EXERCISE PROMPT.
From the listing below, extract every line containing "with".

(Data entries)

◇ ◇ ◇ ◇ ◇ ◇ ◇

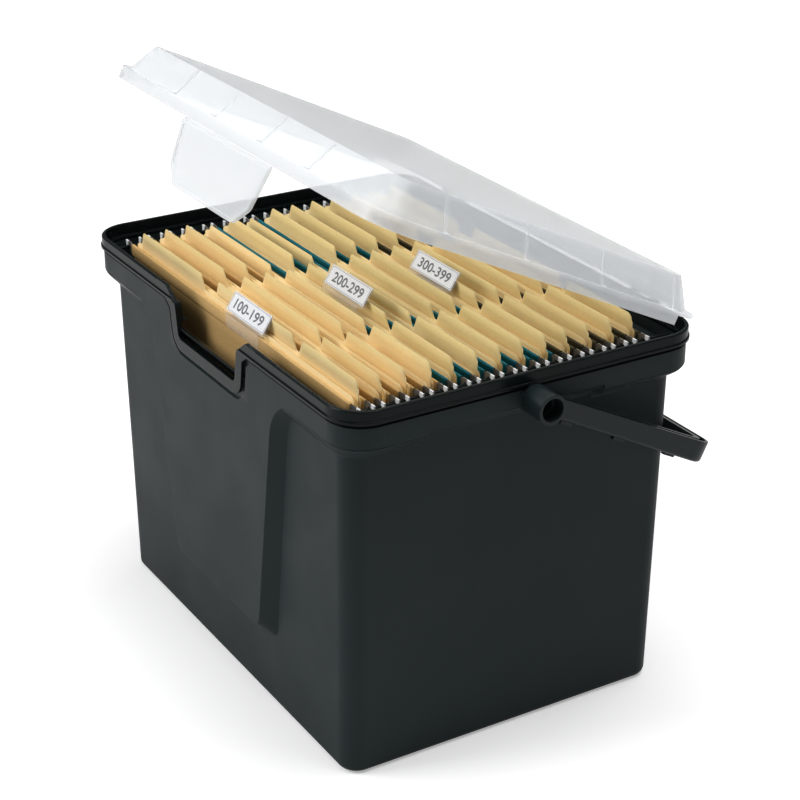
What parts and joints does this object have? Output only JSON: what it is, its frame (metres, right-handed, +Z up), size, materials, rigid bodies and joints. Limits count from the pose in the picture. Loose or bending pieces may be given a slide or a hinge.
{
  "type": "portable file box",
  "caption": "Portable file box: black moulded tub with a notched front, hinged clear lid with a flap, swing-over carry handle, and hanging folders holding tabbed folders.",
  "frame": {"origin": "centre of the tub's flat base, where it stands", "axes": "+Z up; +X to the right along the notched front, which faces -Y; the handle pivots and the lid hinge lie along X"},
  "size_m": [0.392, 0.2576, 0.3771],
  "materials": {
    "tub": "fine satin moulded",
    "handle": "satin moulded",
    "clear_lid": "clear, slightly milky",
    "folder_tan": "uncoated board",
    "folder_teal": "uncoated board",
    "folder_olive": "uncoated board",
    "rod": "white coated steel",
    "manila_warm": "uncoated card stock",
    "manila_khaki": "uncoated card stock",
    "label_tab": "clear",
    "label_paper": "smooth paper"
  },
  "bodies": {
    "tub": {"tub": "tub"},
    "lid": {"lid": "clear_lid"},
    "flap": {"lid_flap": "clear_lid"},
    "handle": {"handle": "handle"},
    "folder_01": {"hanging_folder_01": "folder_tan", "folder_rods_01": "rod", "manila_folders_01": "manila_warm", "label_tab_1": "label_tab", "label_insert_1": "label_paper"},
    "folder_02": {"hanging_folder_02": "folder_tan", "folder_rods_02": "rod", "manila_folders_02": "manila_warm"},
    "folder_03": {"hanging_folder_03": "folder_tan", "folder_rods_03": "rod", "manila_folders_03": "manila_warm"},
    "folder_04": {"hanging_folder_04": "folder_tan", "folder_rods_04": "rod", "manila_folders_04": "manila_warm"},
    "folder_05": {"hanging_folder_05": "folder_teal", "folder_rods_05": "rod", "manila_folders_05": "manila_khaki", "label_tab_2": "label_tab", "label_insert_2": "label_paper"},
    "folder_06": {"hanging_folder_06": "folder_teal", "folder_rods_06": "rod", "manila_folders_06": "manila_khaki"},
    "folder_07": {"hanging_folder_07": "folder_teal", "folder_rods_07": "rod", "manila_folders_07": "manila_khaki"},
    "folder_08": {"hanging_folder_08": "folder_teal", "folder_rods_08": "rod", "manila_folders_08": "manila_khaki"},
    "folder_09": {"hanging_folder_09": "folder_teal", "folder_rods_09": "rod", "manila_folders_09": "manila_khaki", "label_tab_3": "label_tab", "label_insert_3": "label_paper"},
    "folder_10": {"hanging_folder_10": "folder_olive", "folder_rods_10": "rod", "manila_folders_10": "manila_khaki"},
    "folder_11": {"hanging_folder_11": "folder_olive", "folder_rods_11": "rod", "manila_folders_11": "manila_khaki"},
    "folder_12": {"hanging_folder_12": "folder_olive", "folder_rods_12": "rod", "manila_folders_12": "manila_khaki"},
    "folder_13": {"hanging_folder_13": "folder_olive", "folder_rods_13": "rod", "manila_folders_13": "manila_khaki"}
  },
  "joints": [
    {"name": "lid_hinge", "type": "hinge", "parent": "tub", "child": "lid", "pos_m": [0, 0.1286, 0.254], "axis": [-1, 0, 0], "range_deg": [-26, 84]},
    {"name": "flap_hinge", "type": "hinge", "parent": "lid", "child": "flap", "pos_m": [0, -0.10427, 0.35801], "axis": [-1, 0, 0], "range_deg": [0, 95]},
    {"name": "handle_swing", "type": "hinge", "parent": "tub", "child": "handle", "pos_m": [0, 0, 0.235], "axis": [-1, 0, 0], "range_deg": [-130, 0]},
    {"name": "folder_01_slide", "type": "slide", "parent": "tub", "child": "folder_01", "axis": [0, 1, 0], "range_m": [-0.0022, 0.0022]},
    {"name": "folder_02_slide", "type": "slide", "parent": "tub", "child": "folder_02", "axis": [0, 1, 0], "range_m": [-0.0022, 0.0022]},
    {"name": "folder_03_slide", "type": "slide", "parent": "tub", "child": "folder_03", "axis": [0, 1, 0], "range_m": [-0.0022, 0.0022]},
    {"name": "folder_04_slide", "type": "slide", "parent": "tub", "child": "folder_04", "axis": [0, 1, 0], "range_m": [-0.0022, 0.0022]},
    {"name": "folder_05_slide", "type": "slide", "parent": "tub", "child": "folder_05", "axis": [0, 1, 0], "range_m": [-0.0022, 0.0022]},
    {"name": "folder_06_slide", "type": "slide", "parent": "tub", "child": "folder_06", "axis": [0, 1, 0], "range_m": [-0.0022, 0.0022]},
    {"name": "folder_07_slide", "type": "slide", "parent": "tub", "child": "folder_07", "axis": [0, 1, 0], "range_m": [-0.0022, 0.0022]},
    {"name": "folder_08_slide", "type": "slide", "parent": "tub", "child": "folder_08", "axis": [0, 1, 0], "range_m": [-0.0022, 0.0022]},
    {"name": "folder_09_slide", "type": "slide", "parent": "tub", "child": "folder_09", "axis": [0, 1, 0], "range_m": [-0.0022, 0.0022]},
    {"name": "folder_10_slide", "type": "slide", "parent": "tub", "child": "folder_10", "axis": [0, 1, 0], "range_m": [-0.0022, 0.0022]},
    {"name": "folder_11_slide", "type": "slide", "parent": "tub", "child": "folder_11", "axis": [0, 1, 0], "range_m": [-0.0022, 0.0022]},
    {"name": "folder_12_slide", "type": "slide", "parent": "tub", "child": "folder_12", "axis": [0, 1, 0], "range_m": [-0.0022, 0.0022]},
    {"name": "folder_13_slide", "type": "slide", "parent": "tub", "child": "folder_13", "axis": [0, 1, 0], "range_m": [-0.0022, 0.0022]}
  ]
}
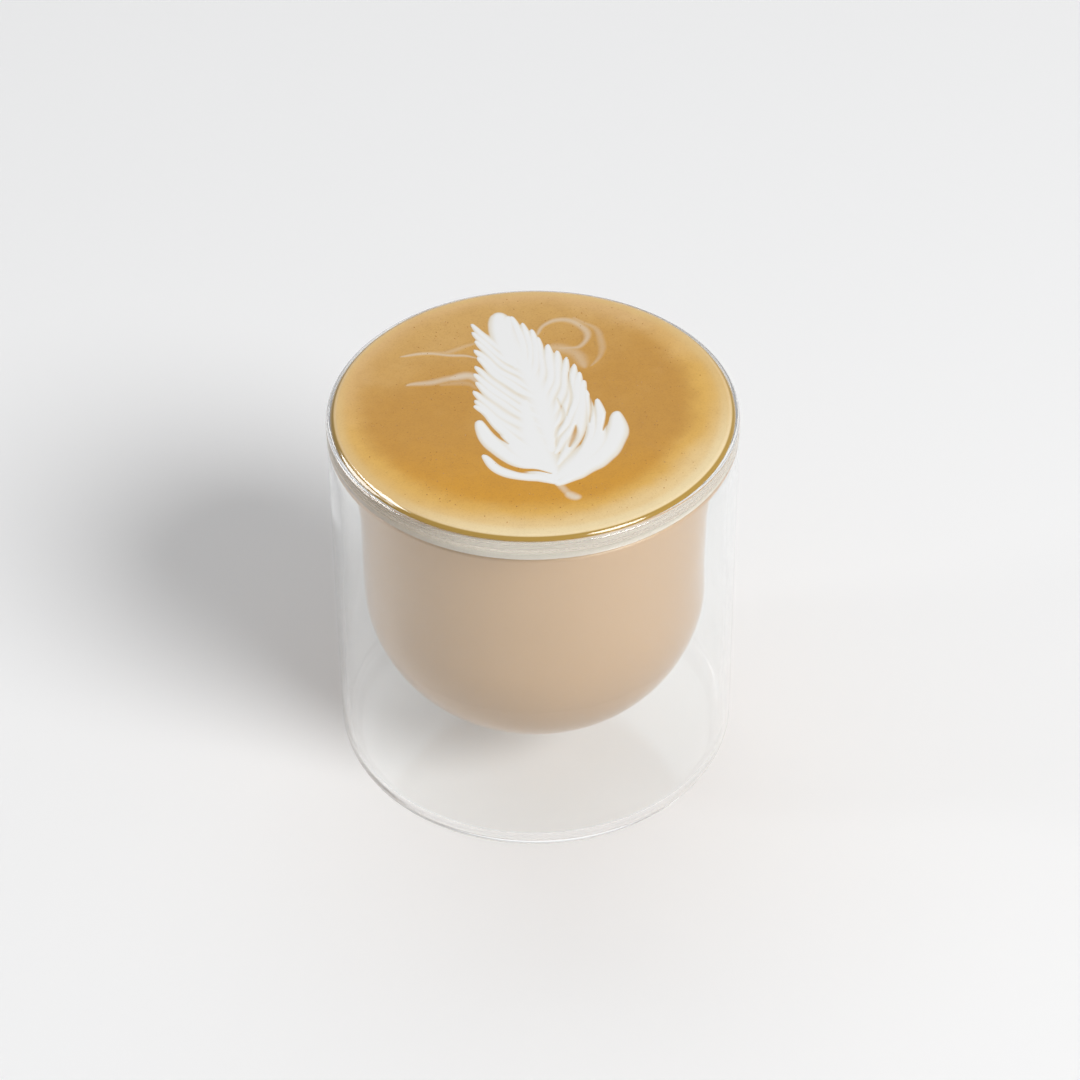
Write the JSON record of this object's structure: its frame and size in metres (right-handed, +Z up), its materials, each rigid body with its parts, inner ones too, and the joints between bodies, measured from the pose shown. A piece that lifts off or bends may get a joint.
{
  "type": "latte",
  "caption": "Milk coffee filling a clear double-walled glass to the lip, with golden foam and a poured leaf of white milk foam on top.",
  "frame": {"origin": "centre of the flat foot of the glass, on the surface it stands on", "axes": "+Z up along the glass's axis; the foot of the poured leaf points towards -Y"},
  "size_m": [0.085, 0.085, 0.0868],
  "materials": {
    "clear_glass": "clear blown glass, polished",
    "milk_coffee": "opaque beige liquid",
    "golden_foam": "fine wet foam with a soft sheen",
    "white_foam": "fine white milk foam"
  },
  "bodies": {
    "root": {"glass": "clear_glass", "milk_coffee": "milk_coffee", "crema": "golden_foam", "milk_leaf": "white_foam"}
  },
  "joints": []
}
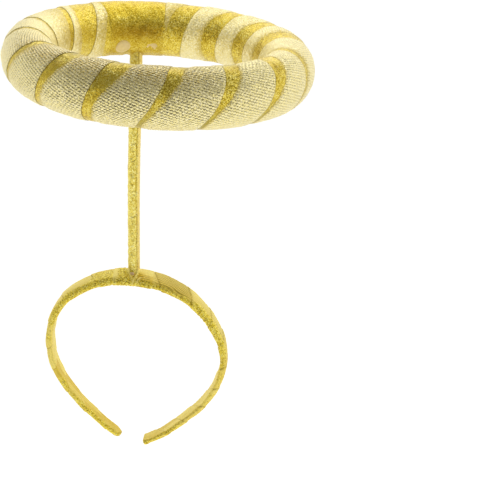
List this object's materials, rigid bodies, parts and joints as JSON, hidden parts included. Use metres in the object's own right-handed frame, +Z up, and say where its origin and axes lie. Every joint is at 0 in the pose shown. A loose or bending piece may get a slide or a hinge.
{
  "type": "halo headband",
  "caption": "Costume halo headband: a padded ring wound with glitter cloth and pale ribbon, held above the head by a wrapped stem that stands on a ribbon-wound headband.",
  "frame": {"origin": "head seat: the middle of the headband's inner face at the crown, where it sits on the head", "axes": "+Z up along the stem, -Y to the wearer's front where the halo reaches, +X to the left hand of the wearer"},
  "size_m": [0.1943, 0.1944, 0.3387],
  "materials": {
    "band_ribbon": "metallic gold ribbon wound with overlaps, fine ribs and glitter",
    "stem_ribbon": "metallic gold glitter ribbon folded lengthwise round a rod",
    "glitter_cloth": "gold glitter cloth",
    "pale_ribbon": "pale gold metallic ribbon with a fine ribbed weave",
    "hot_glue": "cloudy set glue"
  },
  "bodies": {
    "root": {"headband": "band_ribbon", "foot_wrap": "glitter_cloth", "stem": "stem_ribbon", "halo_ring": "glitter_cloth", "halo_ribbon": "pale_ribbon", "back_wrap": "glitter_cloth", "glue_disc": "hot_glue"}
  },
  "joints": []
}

◇ ◇ ◇ ◇ ◇ ◇ ◇

ANSWER TO THIS TASK.
  "caption": "Portable file box: black moulded tub with a notched front, hinged clear lid with a flap, swing-over carry handle, and hanging folders holding tabbed folders.",
Write the JSON record of this object's structure: its frame and size in metres (right-handed, +Z up), its materials, each rigid body with its parts, inner ones too, and the joints between bodies, measured from the pose shown. A piece that lifts off or bends may get a joint.
  "caption": "Milk coffee filling a clear double-walled glass to the lip, with golden foam and a poured leaf of white milk foam on top.",
    "golden_foam": "fine wet foam with a soft sheen",
  "caption": "Costume halo headband: a padded ring wound with glitter cloth and pale ribbon, held above the head by a wrapped stem that stands on a ribbon-wound headband.",
    "band_ribbon": "metallic gold ribbon wound with overlaps, fine ribs and glitter",
    "pale_ribbon": "pale gold metallic ribbon with a fine ribbed weave",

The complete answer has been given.